While the uptake of renewable energy sources like wind and solar has increased considerably, the world still relies heavily on fossil fuels. The next step on the renewables journey is the scaling up of alternative energy sources to suit commercial applications and meet industrial needs. According to Deloitte, the costs for solar photovoltaic systems have decreased 85% over the past decade. 

Renewable energy doesn’t just mean solar and wind. Hydrogen, biomass, and advanced batteries are all alternative sources to watch as more organizations look to increase their investment in renewables. As renewables scale up, they need to be paired with nature-based solutions such as no-till farming, forest replenishment, and revitalization of marine vegetation that capture carbon. 

Greenflation

One repercussion we have seen as more organizations move to reduce carbon emissions is greenflation, referring to the price increase of materials needed to create renewable technologies. The global renewable energy market was valued at $881 billion in 2020 - by 2030, it’s expected to reach $2 trillion. The rising cost of energy is expected to impact the setting up of new green power projects. 

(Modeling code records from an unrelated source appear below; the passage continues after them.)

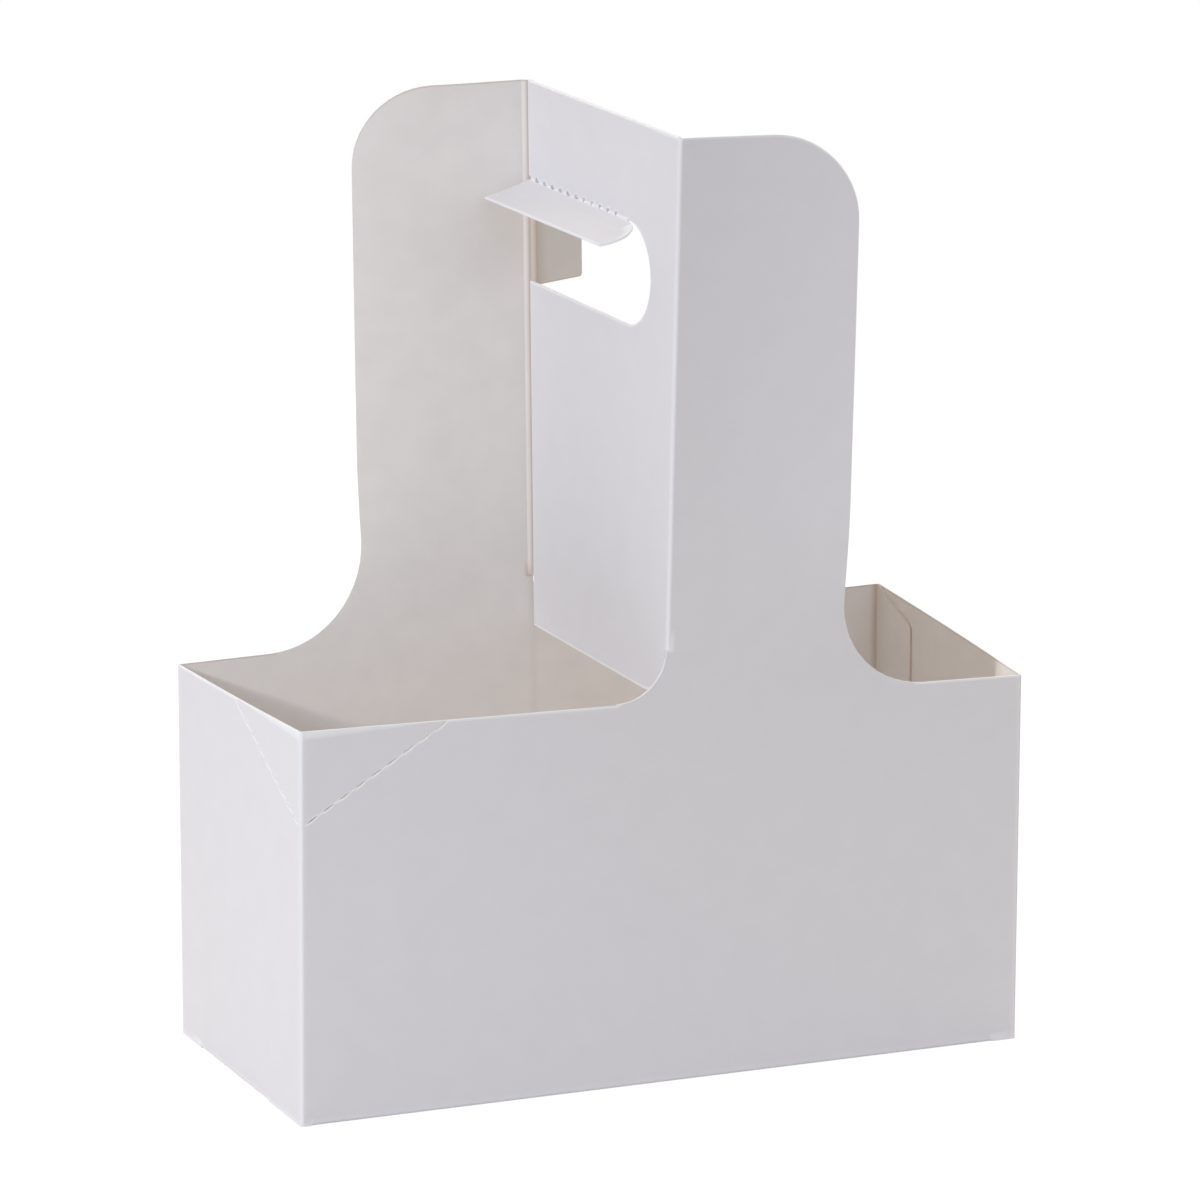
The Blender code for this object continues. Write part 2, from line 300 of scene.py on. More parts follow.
def sheet(name, grids, place, outward, nodes, body, seams=(), creases=(), bend=None,
          faces=("coatedFace", "plainFace", "rawEdge"), thick=board["thick"]):
    # one panel of the board: its outer face as grids joined where they meet, thickened inwards
    flat, points, quads, count = [], [], [], 0
    for along, up in grids:
        numbers = count + np.arange(along.size).reshape(along.shape)
        count += along.size
        corners = (numbers[:-1, :-1], numbers[1:, :-1], numbers[1:, 1:], numbers[:-1, 1:])
        quads.append(np.stack(corners, -1).reshape(-1, 4))
        flat.append(np.stack([along, up], -1).reshape(-1, 2))
        points.append(place(along, up).reshape(-1, 3))
    flat, points, quads = (np.concatenate(part) for part in (flat, points, quads))
    corners = points[quads]
    facing = np.cross(corners[:, 2] - corners[:, 0], corners[:, 3] - corners[:, 1])
    if (facing @ np.asarray(outward, float)).sum() < 0:
        quads = quads[:, ::-1]

    mesh = bpy.data.meshes.new(name)
    mesh.from_pydata(points.tolist(), [], quads.tolist())
    loops = meshValues(mesh.loops, "vertex_index")
    mesh.uv_layers.new(name="flat").data.foreach_set("uv", flat[loops].ravel())
    work = bmesh.new()
    work.from_mesh(mesh)
    bmesh.ops.remove_doubles(work, verts=work.verts, dist=board["merge"])
    work.to_mesh(mesh)
    work.free()

    # cut edges are the free ones that don't meet the next panel at a seam
    points = meshValues(mesh.vertices, "co", float, 3)
    ends = meshValues(mesh.edges, "vertices", int, 2)
    free = np.bincount(meshValues(mesh.loops, "edge_index"), minlength=len(ends)) == 1
    for axis, value in seams:
        onSeam = np.abs(points[:, axis] - value) < board["seamReach"]
        free &= ~onSeam[ends].all(axis=1)
    cut = np.zeros(len(points))
    cut[ends[free].ravel()] = 1
    crease = np.zeros(len(points))
    for axisA, valueA, axisB, valueB, width in creases:
        away = np.hypot(points[:, axisA] - valueA, points[:, axisB] - valueB)
        crease = np.maximum(crease, np.exp(-((away / width) ** 2)))
    mesh.attributes.new("cutEdge", "FLOAT", "POINT").data.foreach_set("value", cut)
    mesh.attributes.new("crease", "FLOAT", "POINT").data.foreach_set("value", crease)
    weights = mesh.attributes.new("bevel_weight_edge", "FLOAT", "EDGE")
    weights.data.foreach_set("value", free.astype(float))

    for finish in faces:
        mesh.materials.append(finishes[finish])
    piece = linked(name, mesh)
    if bend:
        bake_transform(piece)
    else:
        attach(piece, body)
    mesh.vertices.foreach_set("co", settle(points).ravel())

    thicken = piece.modifiers.new("board", "SOLIDIFY")
    thicken.thickness = thick
    thicken.offset = -1
    thicken.use_even_offset = True
    thicken.material_offset = 1
    thicken.material_offset_rim = 2
    rounding = piece.modifiers.new("edges", "BEVEL")
    rounding.limit_method = "WEIGHT"
    rounding.width = board["rounding"]
    rounding.segments = 2
    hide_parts(*nodes)


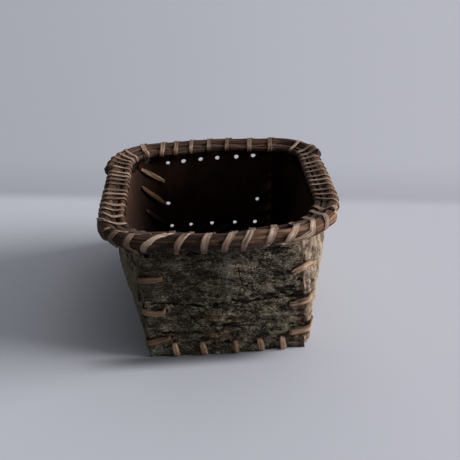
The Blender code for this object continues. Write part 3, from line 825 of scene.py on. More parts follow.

In addition, the war in Ukraine has disrupted supply chains and driven energy prices up. having a significant impact on the price of commodities. As a result, European countries are seriously rethinking their energy security strategies. Accelerating the transition to renewables is a real option and will likely contribute to the upward price pressure key energy-transition-related commodities are seeing. Simultaneously, investing in nature-based solutions are on the rise and expected to deliver promising returns over the coming decades.